Doing this helps my mentees move out from their comfort zone. From there, I say ‘Here are some thoughts and ideas. Here is some material. Take a look at it. Go back and do some homework. And come back to me with your perspective as to how you will challenge the situation, so you can achieve what you want to achieve.’ This ‘homework’ of sorts opens them up to new ideas. Once they’re providing you with their homework findings, you can go in and ask the tough questions.
This process gets the thought juices flowing. My mentees often find the answers themselves through discussions framed this way. They own their development. They feel empowered. They feel positive about the direction in which they’re going. And they know they have a sounding board if they run into challenges.
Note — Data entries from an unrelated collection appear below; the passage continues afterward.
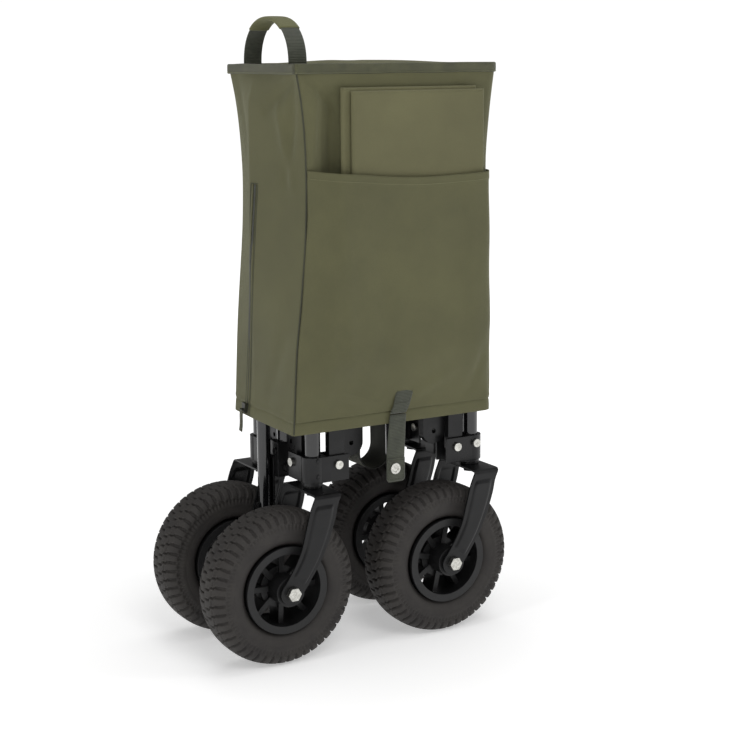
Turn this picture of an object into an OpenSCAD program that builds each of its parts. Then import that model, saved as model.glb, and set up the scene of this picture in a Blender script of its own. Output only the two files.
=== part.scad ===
// Four-fold beach cart, folded upright on its wheels, with its storage cover on.
// Front (the pull-handle end) is -X, the pocket side is -Y, +Z is up.

/* [Wheels] */
// Tyre diameter
wheel_d = 200; // [180:1:220]
// Tyre width
tyre_w = 62; // [54:1:64]
// Rim diameter over the flanges
rim_d = 112; // [100:1:118]
// Number of spokes in a rim
spoke_count = 8; // [6:1:10]
// Distance between wheels along the wide side
wheel_pitch_x = 238; // [230:1:260]
// Distance between wheels across the depth
wheel_pitch_y = 144; // [138:1:160]
// Axle bolt diameter
axle_d = 10; // [8:1:12]

/* [Forks] */
// Distance from a fork's stem to its axle
trail = 54; // [50:1:60]
// Height of the top of the fork plate
fork_top = 219; // [212:1:228]
// Width across the fork arms
fork_w = 88; // [84:1:94]
// Length of the fork plate
fork_len = 38; // [34:1:42]
// Sheet thickness of a fork
fork_t = 3; // [2.5:0.5:4]

/* [Frame] */
// Diameter of a corner post
post_d = 20; // [16:1:22]
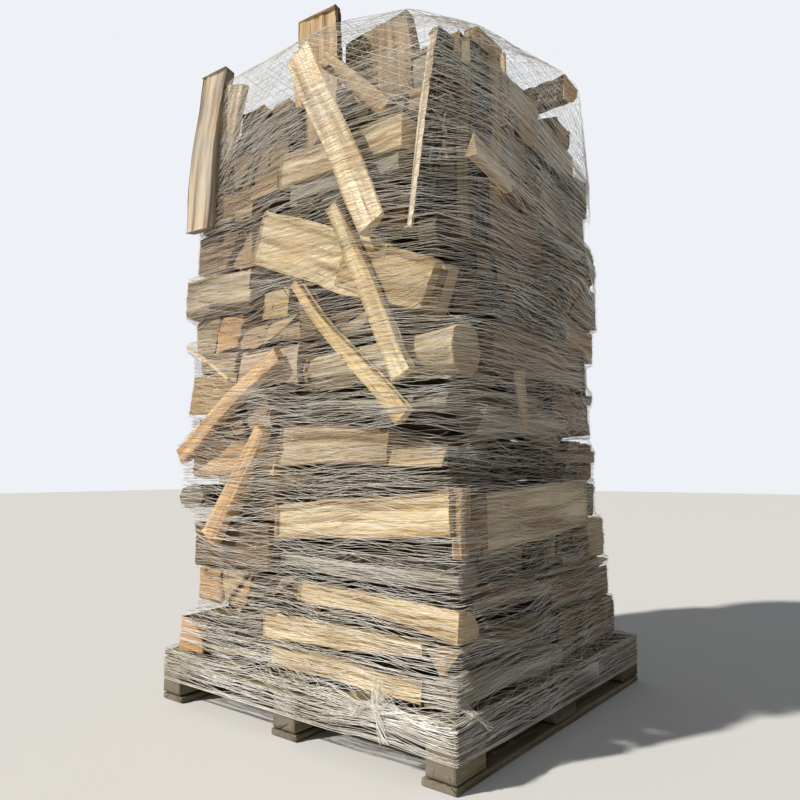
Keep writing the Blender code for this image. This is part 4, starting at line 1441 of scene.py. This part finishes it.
class FIREWOOD_OT_netting(bpy.types.Operator):
    """Wind the netting's strands round the load, layer over layer, with the zigzags that tie them"""

    bl_idname = "firewood.netting"
    bl_label = "Netting"

    def execute(self, context):
        sizes = net_settings()
        chance = random.Random(sizes.seed)
        points = load_points()
        surface = NetSurface(points, NET_FOOT_Z, NET_TOP_Z)
        for layer in range(sizes.layers):
            lift = NET_LIFT + NET_LAYER_STEP * layer
            turns = net_turns(layer, sizes.strand_gap, NET_FOOT_Z + 0.003, NET_TOP_Z - 0.01, sizes.tilt,
                              NET_HEADINGS[layer % len(NET_HEADINGS)])
            strands = [turn_path(surface, turn, lift) for turn in turns]
            ties = [tie_path(surface, lower, upper, sizes.tie_pitch, lift + NET_TIE_LIFT, chance)
                    for lower, upper in zip(turns, turns[1:])]
            add_threads(f"net_strands_{layer + 1}", strands, sizes.strand_radius, True)
            add_threads(f"net_ties_{layer + 1}", ties, sizes.tie_radius, True)
        foot_turns = []
        for layer in range(FOOT_LAYERS):
            foot_turns += net_turns(layer + 5, FOOT_GAP, NET_FOOT_Z + 0.002, FOOT_TOP_Z, FOOT_TILT,
                                    layer * 2.0, FOOT_WANDER)
        add_threads("net_foot_strands", [turn_path(surface, turn, FOOT_LIFT) for turn in foot_turns],
                    sizes.strand_radius, True)
        hairs = [hair_path(surface, chance) for _ in range(sizes.hairs)]
        add_threads("net_hairs", hairs, sizes.tie_radius, False)
        bunches = [path for bunch in NET_BUNCHES for path in bunch_paths(surface, bunch, chance)]
        add_threads("net_bunches", bunches, sizes.strand_radius, False)
        veil_turns, ties = veil_paths(points, chance)
        add_threads("net_veil_strands", veil_turns, sizes.strand_radius, True)
        add_threads("net_veil_ties", ties, sizes.tie_radius, True)
        return {"FINISHED"}


class FIREWOOD_OT_stage(bpy.types.Operator):
    """Set up the floor, the lights and the camera"""

    bl_idname = "firewood.stage"
    bl_label = "Stage"

    def execute(self, context):
        sizes = stage_settings()
        scene = context.scene
        shape = bmesh.new()
        bmesh.ops.create_grid(shape, x_segments=1, y_segments=1, size=FLOOR_REACH)
        mesh = bpy.data.meshes.new("floor")
        shape.to_mesh(mesh)
        shape.free()
        mesh.materials.append(shared_material("floor"))
        floor = bpy.data.objects.new("floor", mesh)
        scene.collection.objects.link(floor)
        world = bpy.data.worlds.new("pale_sky")
        world.use_nodes = True
        tree = world.node_tree
        background = tree.nodes["Background"]
        background.inputs["Color"].default_value = SKY_COLOUR
        seen = add_node(tree, "ShaderNodeLightPath").outputs["Is Camera Ray"]
        tree.links.new(spread_out(tree, seen, 0.0, 1.0, sizes.sky_strength, BACKDROP_STRENGTH),
                       background.inputs["Strength"])
        scene.world = world
        scene.view_settings.view_transform = "Standard"
        sun = bpy.data.lights.new("key", "SUN")
        sun.energy = sizes.sun_strength
        sun.angle = math.radians(SUN_WIDTH)
        sun.color = SUN_COLOUR
        key = bpy.data.objects.new("key", sun)
        key.rotation_euler = Vector(SUN_FROM).to_track_quat("Z", "Y").to_euler()
        scene.collection.objects.link(key)
        lens = bpy.data.cameras.new("camera")
        lens.lens = CAMERA_LENS
        lens.sensor_width = CAMERA_SENSOR
        camera = bpy.data.objects.new("camera", lens)
        camera.location = CAMERA_PLACE
        camera.rotation_euler = (math.radians(CAMERA_TILT), 0, math.radians(CAMERA_HEADING))
        scene.collection.objects.link(camera)
        scene.camera = camera
        return {"FINISHED"}


class FIREWOOD_PT_sidebar(bpy.types.Panel):
    """Sidebar panel that lists the parts of the pallet of firewood"""

    bl_idname = "FIREWOOD_PT_sidebar"
    bl_label = "Pallet of Firewood"
    bl_space_type = "VIEW_3D"
    bl_region_type = "UI"
    bl_category = "Firewood"

    def draw(self, context):
        scene = context.scene
        layout = self.layout
        for group in (scene.firewood_wood, scene.firewood_net, scene.firewood_stage):
            box = layout.box()
            for name in group.__annotations__:
                box.prop(group, name)
        for operator in OPERATORS:
            layout.operator(operator.bl_idname)


OPERATORS = (FIREWOOD_OT_pallet, FIREWOOD_OT_single_logs, FIREWOOD_OT_sticks, FIREWOOD_OT_stacked_logs,
             FIREWOOD_OT_netting, FIREWOOD_OT_stage)
CLASSES = ((FirewoodWoodSettings, FirewoodNetSettings, FirewoodStageSettings) + OPERATORS
           + (FIREWOOD_PT_sidebar,))


def register():
    """Register the settings, the operators and the panel."""
    for item in CLASSES:
        bpy.utils.register_class(item)
    bpy.types.Scene.firewood_wood = bpy.props.PointerProperty(type=FirewoodWoodSettings)
    bpy.types.Scene.firewood_net = bpy.props.PointerProperty(type=FirewoodNetSettings)
    bpy.types.Scene.firewood_stage = bpy.props.PointerProperty(type=FirewoodStageSettings)


def unregister():
    """Take out what register put in."""
    del bpy.types.Scene.firewood_wood
    del bpy.types.Scene.firewood_net
    del bpy.types.Scene.firewood_stage
    for item in reversed(CLASSES):
        bpy.utils.unregister_class(item)


def main():
    """Build every piece and the stage."""
    register()
    bpy.ops.firewood.stage()
    bpy.ops.firewood.pallet()
    bpy.ops.firewood.single_logs()
    bpy.ops.firewood.sticks()
    bpy.ops.firewood.stacked_logs()
    bpy.ops.firewood.netting()
    bpy.context.view_layer.update()


if __name__ == "__main__":
    main()
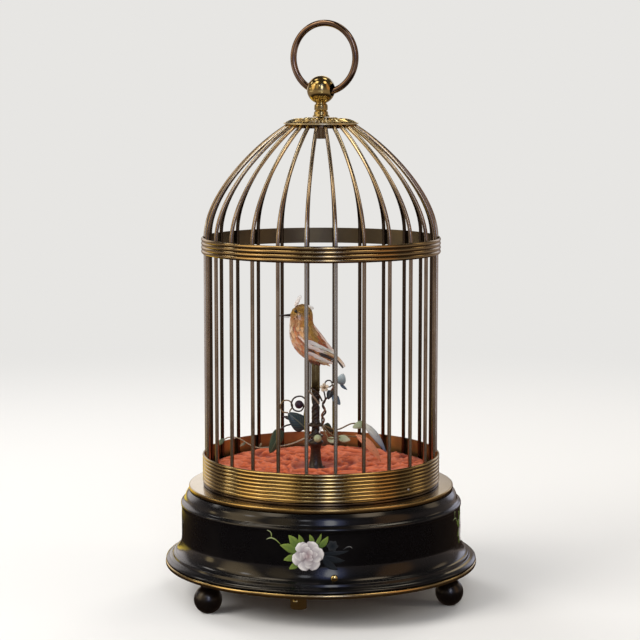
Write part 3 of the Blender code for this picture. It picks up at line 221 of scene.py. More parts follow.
camera = bpy.data.objects.new("camera", bpy.data.cameras.new("camera"))
camera.location = CAMERA_PLACE
camera.rotation_euler.x = math.pi / 2 - CAMERA_PITCH
camera.data.lens = CAMERA_LENS
camera.data.clip_start = 0.05
scene.collection.objects.link(camera)
scene.camera = camera

scene.world = bpy.data.worlds.new("studio")
scene.world.use_nodes = True
sky = Nodes(scene.world.node_tree)
seen = sky.add("ShaderNodeLightPath", {}, {}, 0)
mirrored = sky.add("ShaderNodeLightPath", {}, {}, 3) + sky.add("ShaderNodeLightPath", {}, {}, 6)
heading = sky.add("ShaderNodeTexCoord", {}, {}, 0)
climb = sky.along(heading, "Z")
room = sky.mix(climb.rise(0.05, 0.6), ROOM_LOW, ROOM_HIGH)
for azimuth, height, spread, tall, colour in MIRRORED_LIGHTS:
    squeezed = sky.vector("NORMALIZE", sky.vector("MULTIPLY", heading, (1, 1, 1 / tall)))
    aim = towards(azimuth, height)
    aim.z /= tall
    near = sky.vector("DOT_PRODUCT", squeezed, aim.normalized(), 1)
    edge, core = math.cos(math.radians(spread)), math.cos(math.radians(spread * LIGHT_CORE))
    room = sky.mix(near.rise(edge, core), room, colour)
fill = sky.mix(climb.rise(-0.2, 0.9), FILL_LOW, FILL_HIGH)
surround = sky.mix(seen, sky.mix(mirrored, fill, room), BACKDROP)
sky.join(sky.tree.nodes["Background"].inputs["Color"], surround)

for name, (azimuth, climb, distance, width, height, watts, colour) in SOFT_BOXES.items():
    lamp = bpy.data.lights.new(name, "AREA")
    lamp.shape = "RECTANGLE"
    lamp.size = width
    lamp.size_y = height
    lamp.energy = watts
    lamp.color = colour
    box = bpy.data.objects.new(name, lamp)
    away = towards(azimuth, climb) * distance
    box.location = CAGE_MIDDLE + away
    box.rotation_euler = away.to_track_quat("Z", "Y").to_euler()
    box.visible_glossy = False
    scene.collection.objects.link(box)

bm = bmesh.new()
bmesh.ops.create_circle(bm, cap_ends=True, segments=96, radius=FLOOR_RADIUS)
mesh = bpy.data.meshes.new("studio_floor")
bm.to_mesh(mesh)
bm.free()
floor = bpy.data.objects.new("studio_floor", mesh)
scene.collection.objects.link(floor)
paper = Finish("floor_paper", base_color=BACKDROP, roughness=0.7)
paper.feed(specular_ior_level=0.2)
reach = paper.vector("LENGTH", paper.place, out=1)
looked_at = paper.add("ShaderNodeLightPath", {}, {}, 0)
mirrored = paper.add("ShaderNodeLightPath", {}, {}, 3)
room_floor = paper.mix(reach.rise(*TABLE_REACH), TABLE_DARK, ROOM_FLOOR)
for colour, spot, size in (
    (LEFT_FLOOR, around(1.9, -88), 0.95),
    (FRONT_FLOOR, around(1.5, -4), 0.75),
    (YELLOW_PATCH, around(0.43, -152), 0.25),
    (WINDOW_STRIPE, around(1.5, 8), 0.26),
    (WINDOW_STRIPE, around(0.64, 8), 0.11),
):
    away = paper.vector("DISTANCE", paper.place, spot, 1)
    room_floor = paper.mix(1 - away.rise(size * 0.45, size), room_floor, colour)
glow = paper.add("ShaderNodeEmission", {}, {"Color": paper.mix(mirrored, BACKDROP, room_floor)})
far = reach.rise(*FLOOR_FADE) * looked_at
lit = Socket(paper, paper.shader.outputs[0])
blend = paper.add("ShaderNodeMixShader", {}, {0: far + mirrored, 1: lit, 2: glow})
paper.join(paper.tree.nodes["Material Output"].inputs["Surface"], blend)
mesh.materials.append(paper.material)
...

What are you looking to do next?
I get excited about building businesses from scratch or from a small presence to a stellar one. It’s not just about noticeable growth, it’s about meaningful growth. I love bridging the need for an integrated strategy and an infrastructure that drives execution. Effectively, I transform organizations so they can succeed for the long term. So while I love strategy, I also want to help organizations make sure they can implement. And the more I look at successful organizations, I see a COO that’s capable of helping the organization stay aligned to the strategies they’ve rolled out. That’s an area that I see myself helping to contribute to down the road.
There are so many internal and external pressures for organizations large and small. Stakeholders, shareholders, employees, quarterly results… you name it. The patience of the market and of shareholders continues to diminish as technology improves. And so organizations need people who can span strategy and implementation at the leadership level.